Nantucket Is Ready for Its Close-Up


Few would argue that Nantucket should be one of the most cinematic places on Earth. But only now does that lovely, mysterious, historic, and presently posh Gray Lady off the Cape Cod coast have a documentary to call its own, which premieres in grand fashion on the island this weekend.

As befitting a community where old Quaker blood runs deeper than Atlantic seafaring lanes, the film has quite a pedigree of its own: the director is Ric Burns, brother of fellow filmmaker Ken and the man who has brought us several American Experience episodes on PBS.

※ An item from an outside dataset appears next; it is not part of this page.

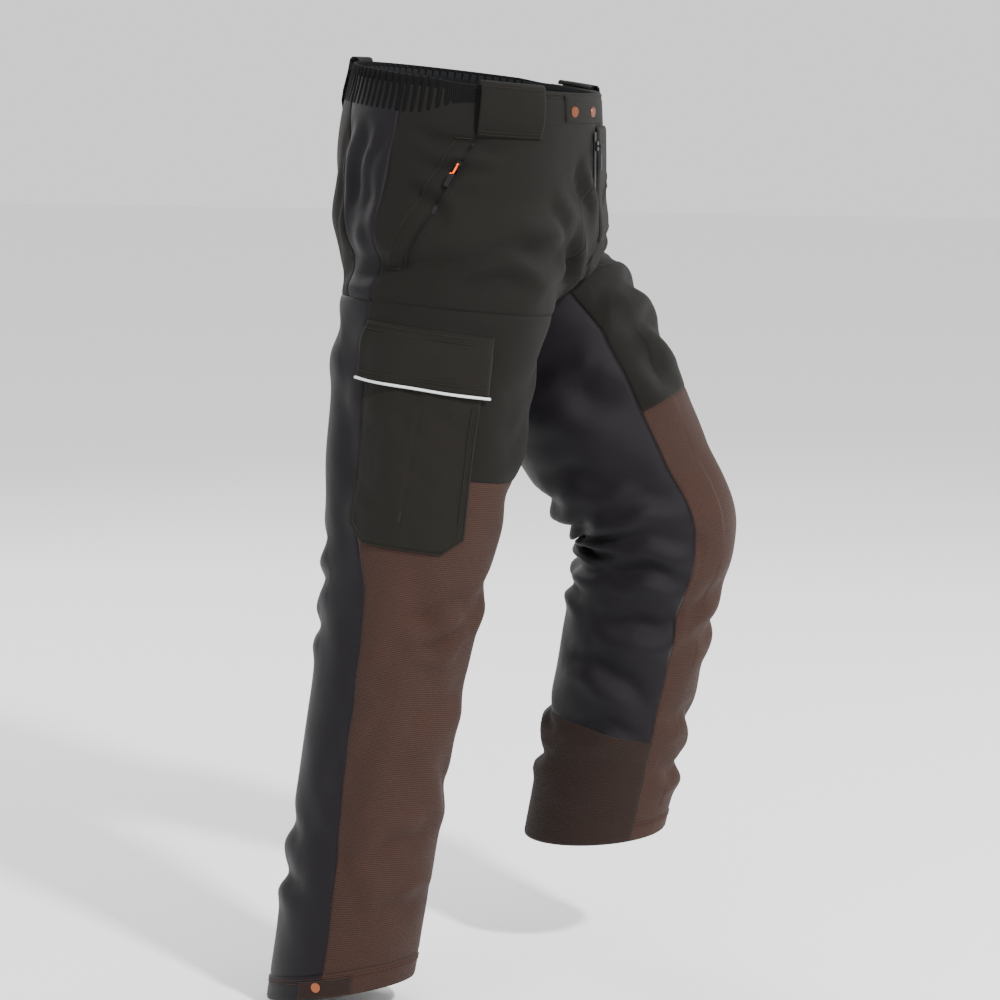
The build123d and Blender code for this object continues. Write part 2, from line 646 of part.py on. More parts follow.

“I find places that have been the zones of collective experience very compelling,” says Burns. “… When you come across a place like Nantucket, you can feel a certain combination of geography, demography, and culture that creates its own irreducible character. Other cities like New Bedford have a rich whaling history, but when you fly into or take the ferry to this little island place … there’s only one Nantucket.”

How Burns came across the subject is curious, considering that he’s been “a Vineyard guy” since 1967, where he rents a place by Tisbury Great Pond. But a few years back, Burns and his production company, Steeplechase Films, signed on to produce an American Experience episode on the whaling industry, called Into the Deep. Accompanied by his wife (and producer), Bonnie Lafave, Burns got his first-ever firsthand glimpse of Nantucket in November 2006 and immediately found the place magical. When he met with the Nantucket Historical Association while researching Into the Deep (which aired May 2010), they agreed to partner on another project: a historical documentary to be screened at the NHA, which would cover Nantucket’s life from its rise from the ocean 5,000 years ago to present day. They’ve been going back to Nantucket for the past four years to work on these films.

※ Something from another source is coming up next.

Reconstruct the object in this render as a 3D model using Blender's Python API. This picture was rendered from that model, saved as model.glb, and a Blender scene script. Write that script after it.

Burns says he was attracted to many elements of the island’s story and how they coalesced into one grand narrative: how this sand spit was geologically one of the last land masses to appear and will be one of the first to disappear; how the Native Americans gave way to the first European settlers; how the whaling industry and the oil produced by it fueled the start of the Industrial Revolution and helped make Nantucket “the most cosmopolitan place in the world by 1820”; how the discovery of petroleum killed the industry within a few short decades; how the island was frozen in time until it became an artists colony; and how the vacation wonderland it is today can still retain the evocative aura of old.

In fact, covering all this informational real estate in a meaningful way meant that the film itself has grown. It was originally promoted as a 26-minute film; now it’s twice as long. It features Burns’s trademark sweeping cinematography and meticulous archival research — thanks to the partnership with the NHA — as well as interviews with noted historians like Nathaniel Philbrick.

“If I wanted to do an essayistic film, I could do it in 25 minutes,” Burns says. “But to go into it as a story, where there’s this internal beauty and logic and poignancy to the story of whaling on Nantucket, and what came afterwards, it became 51 minutes in the blink of an eye. It was the NHA’s decision that they wanted it to be a story and have enough time to work you over until you really felt the island, so that when whaling dies and the culture dies, something in you feels a pang.”

After seeing the preview and talking to Burns, the only pang I’m having is that I have to go to Nantucket to see it, but perhaps that’s a good excuse to hop on the ferry. For those Nantucket-based and Nantucket-bound, you can catch the premiere in a most ideal setting on Friday, July 1: on a huge outdoor screen after sunset, on Children’s Beach, for free. If you can’t make it, never fear, the NHA will be showing it twice daily from hereon out at the Whaling Museum, 13 Broad St., in Nantucket town.